An Alco C420 diesel locomotive belonging to the Ferrocarriles Unidos del Sureste was photographed in 1974 in Merida, Mexico, by Paul Hunnell. Lloyd Transportation Library

In the early 1960s, The Alco C420 diesel locomotive hit the market, part of the builder’s Century Series, a line of diesel locomotives designed to answer any operating requirement railroads could imagine.

One of the designs was the Century 420, a four-axle, 2,000-horsepower diesel locomotive built upon the years of experience gained from earlier RS2, 3, 11, and 32 models. A dozen U.S. railroads and one in Mexico put their money down on a total of 131 copies between mid-1963 through mid-1968. The model came out of the erection bay in both low- and high-hood versions.
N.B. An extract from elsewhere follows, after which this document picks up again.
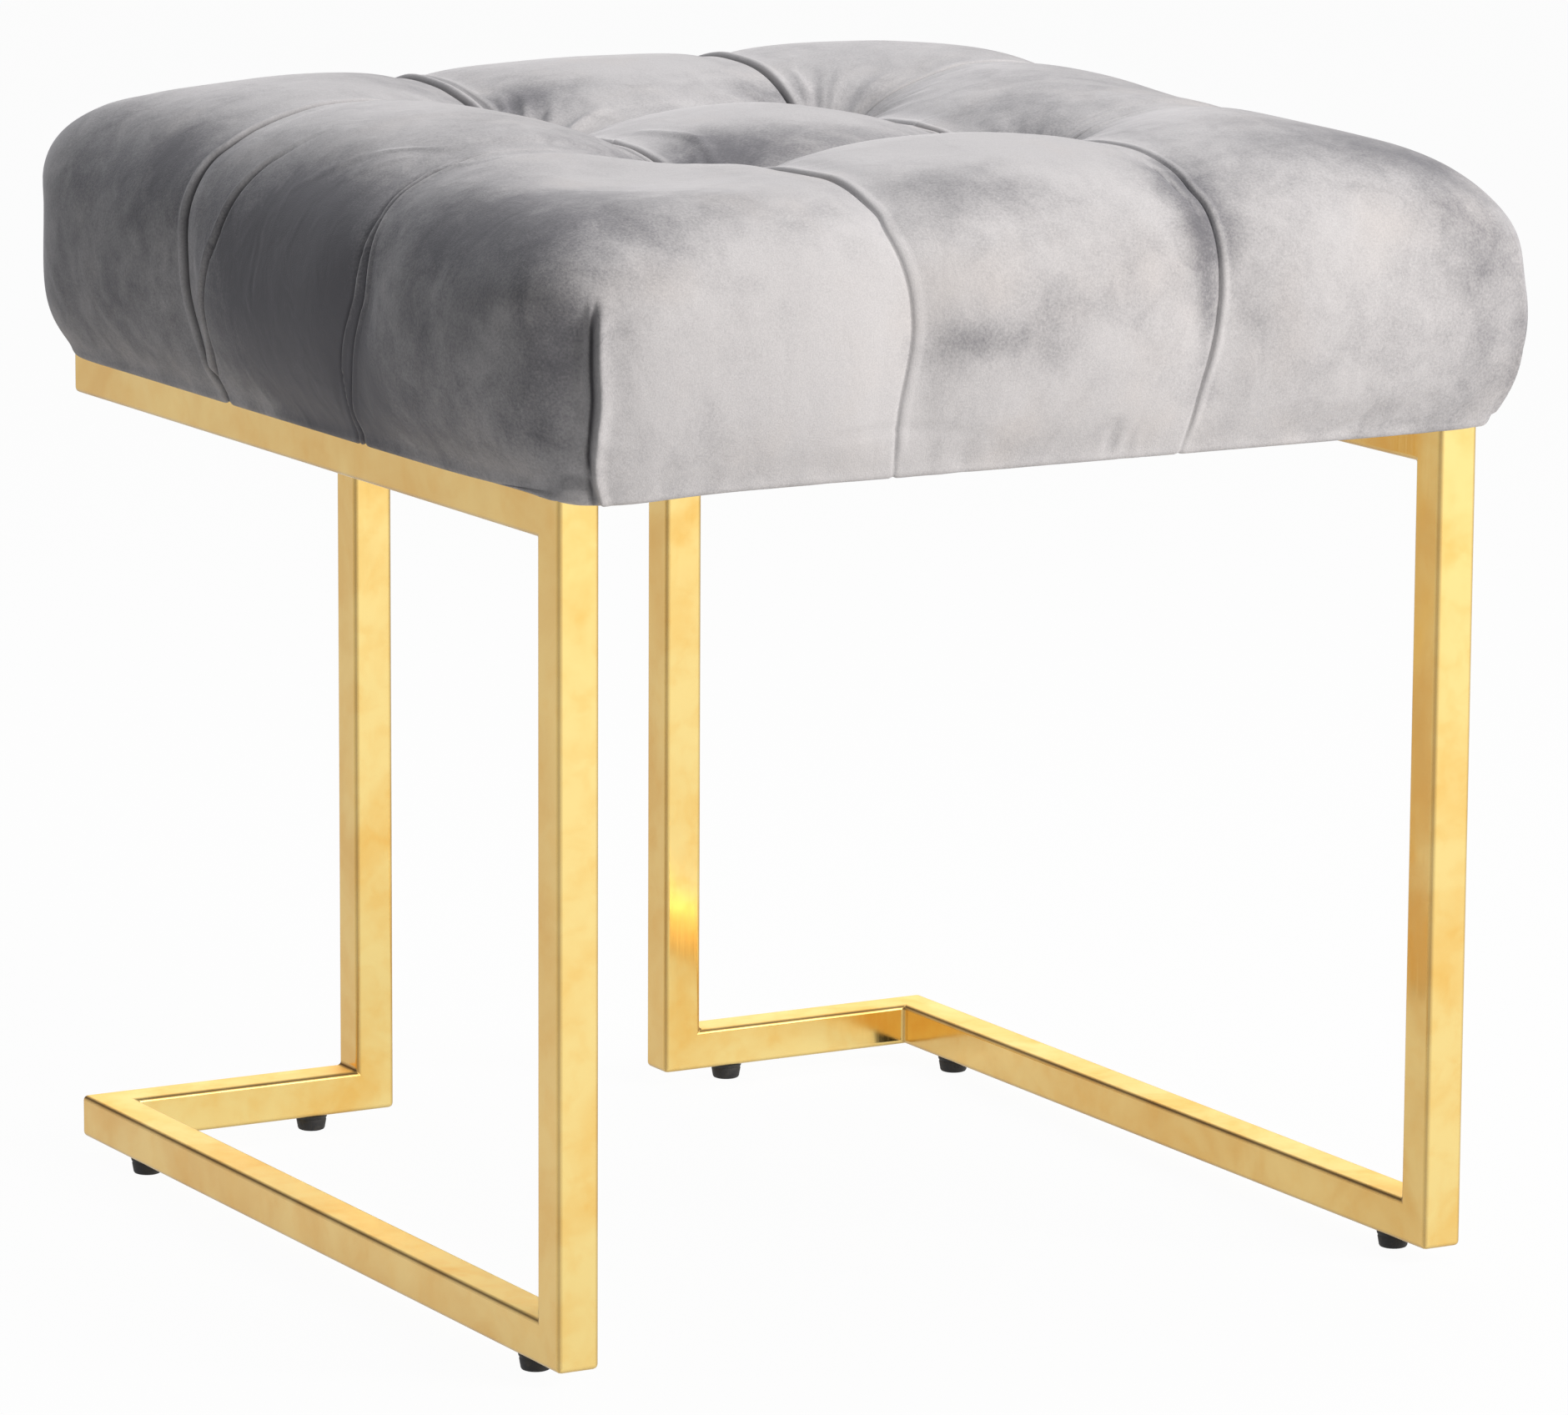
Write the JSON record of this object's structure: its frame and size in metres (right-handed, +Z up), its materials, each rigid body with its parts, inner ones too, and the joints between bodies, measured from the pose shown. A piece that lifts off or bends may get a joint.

Unfortunately, despite being equipped with a proven 12-cylinder 251 prime mover, the C420 was a victim of the builder itself, which was slowly losing market share from EMD and newcomer General Electric. Despite lackluster sales numbers, the design was reportedly well thought out, and shop crews familiar with Alco products had no problem assimilating them into existing fleets.

Buyers were pretty much geographically everywhere, but especially in the eastern and southeastern United States. Lehigh & Hudson River, Lehigh Valley, Long Island, Louisville & Nashville, Monon, Mississippi Export, Nickel Plate, Piedmont & Northern, Seaboard Air Line, and Tennessee Central all rostered them with anywhere from one to 30 units. Industrial railroad Erie Mining, and Mexico’s Ferrocarril del Sureste rounded out the list of operators.

A few made it to merger rosters as U.S. railroads consolidated, many donated to railroad museums, and a few were just scrapped at the end of their productive lives.

Surprisingly, for a comparatively small number of units built, a goodly number have survived on short lines or preserved. One of the two sent to Mexico made the cut, as well, currently residing at the Yucatan Railroad Museum. Preserved U.S. units can be found in Ohio, Pennsylvania, and Tennessee, and a few former Lehigh Valley units were picked up by Delaware Lackawanna. Others are part of a small fleet of C420s on the Arkansas & Missouri.

A commuter train powered by a diesel engine running long-hood-foward passes passenger platforms on either side of a triple-track mainline.
A Long Island Railroad Alco C420 was photographed in October 1965 by Kenneth L Douglas. Lloyd Transportation Library

Updated 9/28 to correct Arkansas & Missouri.